The second paper, "Early Energy Performance for a Green Academic Building," presents my thermal analysis of the building and energy data for the first 24 months of occupancy. This paper was presented in June 2002, at the annual meeting of the American Society of Heating, Refrigeration, and Air-conditioning Engineers (ASHRAE), and was subsequently published in ASHRAE Transactions.

My work on the Lewis Center has been positively received outside Oberlin, particularly by those engaged in building research. For instance, architects at Carnegie Mellon University's Center for Building Performance and Diagnostics have expressed interest, as have members of the Building Energy Group at Lawrence Berkeley National Labs. In early October I spoke at the Political Economic Research Center's annual symposium for journalists, delivering a lecture titled "What Works–And What Doesn't Work–For the Environment."

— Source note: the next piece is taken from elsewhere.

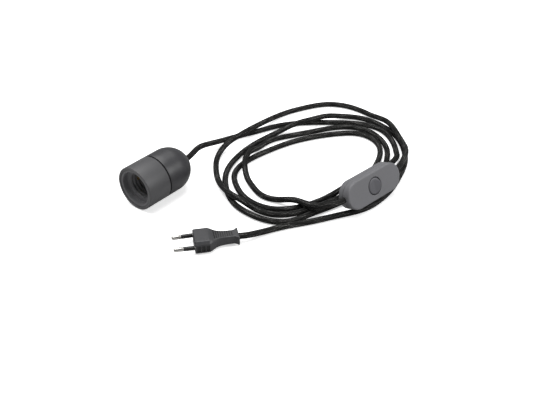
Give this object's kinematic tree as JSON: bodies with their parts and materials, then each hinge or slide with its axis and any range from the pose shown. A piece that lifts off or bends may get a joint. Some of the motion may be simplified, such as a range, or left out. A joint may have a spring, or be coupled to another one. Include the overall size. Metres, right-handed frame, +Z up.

In the summer of 2002 I received a call from Dr. Philippe Cohen, administrative director of Stanford University's Jasper Ridge Biological Preserve, a 1200-acre tract of protected land in the middle of Silicon Valley just five miles west of the Stanford campus. The university had recently completed construction of a green building at Jasper Ridge, and having learned of my work on the Lewis Center, Dr. Cohen invited me to submit a proposal to design and install an energy-monitoring system for this building. Ironically, I was being given the opportunity to do for Stanford University work similar to that performed by NREL for Oberlin College.

The Leslie Shao-ming Sun Field Station (right) is a 10,000-square-foot, single-story building that provides office, teaching, and research space for Stanford University students and faculty working at Jasper Ridge. Designers of the field station sought to minimize the environmental impact of both its construction and operation. The building makes maximum use of sunlight for both lighting and heating and boasts a 22-kilowatt photovoltaic (PV) array on its roof for generating electricity. The building is described in the recent issue of Solar Today.